Adaptability of ants offers food for thought Biology: The little insects are agricultural giants, with colonies equipped to handle any food crisis, a University of Maryland biologist finds.

September 29, 1998|By Frank D. Roylance | Frank D. Roylance,SUN STAFF

Don't step on those ants. They may be little farmers, and more like us than you thought.

Scientists say more than 200 species of ants have evolved agricultural practices much like ours, using composting, fertilizers and herbicides to produce the mushroom and yeast crops they grow in dark, sponge-like subterranean galleries.

New research by University of Maryland biologist Ulrich Mueller has revealed that the ants have also survived food crises by adopting fungal crops grown by other ant species, or even by domesticating new varieties from the "wild."

"That may be the message of the ants," said Mueller. "If you want to make it through millions of years of evolution, you'd better make sure you preserve that biodiversity out there."

The work by Mueller, Stephen Rehner of the University of Puerto Rico, and Ted Shultz of the Smithsonian Institution, was reported last week in the journal Science.

A native of Germany, Mueller, 38, came to America as an undergraduate, stayed, and became an evolutionary biologist. He confessed to "an inordinate fondness for social insects," and admitted it is "sometimes hard to share that. People look at you funny."

Supported by the Smithsonian Institution, he and his colleagues spent a year and a half tramping through forests from Texas to Brazil, gathering ants and their fungal gardens and analyzing their DNA at the Smithsonian Tropical Research Institute in Panama.

"You have to have an eye for where the ants are. Then you have to know how to excavate without trashing their gardens," he said. Their collection at College Park now contains 200 colonies.

Biologists have identified 10,000 species of ants, but only 200 belong to the farming "attine" tribe, Mueller said. All of them live in the Americas. (A few beetles and Old World termites also have learned to cultivate fungi, examples of parallel evolution, he said.)

From DNA analyses, scientists believe all the attine ants evolved from a single species that probably lived in the Amazon forest more than 50 million years ago.

The attines marched into Central America when the Isthmus of Panama formed a million years ago. One species is now found as far north as New York. Mueller has found some at the Patuxent Wildlife Research Center in Maryland.

The very first attine ants -- like the first people -- probably were hunter-gatherers, as most ants still are today.

"What must have happened was the same sort of transition that humans went through independently 10,000 years ago," he said. A shortage of wild game, an increase in the population or environmental change must have created a food crisis, forcing the hungry to find new foods or perish.

People turned to grains -- early, wild varieties of wheat, rice or corn -- and found ways to grow them.

Finding a 'good substitute'

Likewise, Mueller said, "at some point it became more profitable for these ants not to hunt down prey -- maybe to evade competition with other ant species -- and to start cultivating a fungus that proved a good substitute for whatever dietary needs they had."

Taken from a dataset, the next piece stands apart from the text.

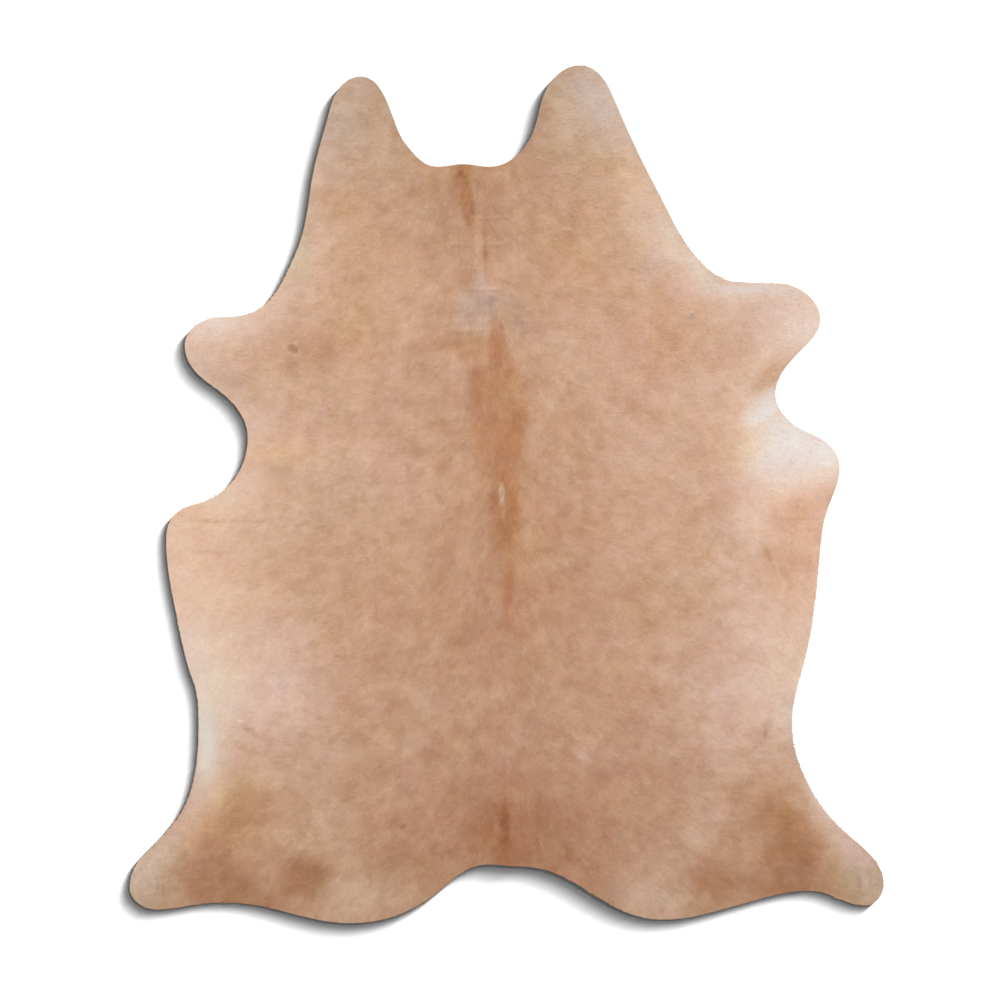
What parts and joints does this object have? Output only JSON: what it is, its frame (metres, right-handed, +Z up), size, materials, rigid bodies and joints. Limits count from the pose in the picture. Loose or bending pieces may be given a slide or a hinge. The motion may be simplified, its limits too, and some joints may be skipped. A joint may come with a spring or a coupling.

The favored fungi are mushrooms and yeasts that live by decomposing plant matter into sugars and proteins, on which the ants learned to subsist. Today, they can't survive without them.

Mueller said the first crop may have been a wild soil fungus the ants already ate as part of a varied diet. Or, they may have routinely nibbled it to keep its underground fibers out of their nests. From there, it would have been a short step to consuming it as food.

"Once you have some digestive capability to take advantage of fungi, you just have to learn cultivative skills," Mueller said.

The ants learned well. Today, they create a sort of potting soil from plant litter gathered from the forest floor. They compost it and form it into three-dimensional, sponge-like garden beds. A few species -- the famous leaf-cutter ants -- carve up 20 percent of the foliage in tropical forests every year to build their gardens.

Composting allows any toxic compounds to degrade. Any fungicidal waxes on the leaves are licked off. The ants manure the mix with their own feces, and they excrete fungicides that suppress the growth of unwanted fungi.

New queens carry fungi like seed packets from their parents' nests, and plant them in the walls and floors of their new beds. There they reproduce.

Gazing back 50 million years

For a century, Mueller said, scientists assumed that fungus cultivation was a "freak accident 50 million years ago," in which one species of ants domesticated one fungus and passed that single crop species down. "We proved that's not true," he said.

The study found the seven most primitive families of attine ants grow 57 fungal varieties, or "cultivars." DNA analyses of all 57 showed they are descended from fungi domesticated in at least five separate events. Two of the crop fungi are genetically indistinguishable from wild varieties, persuading Mueller that they represent very recent domestications.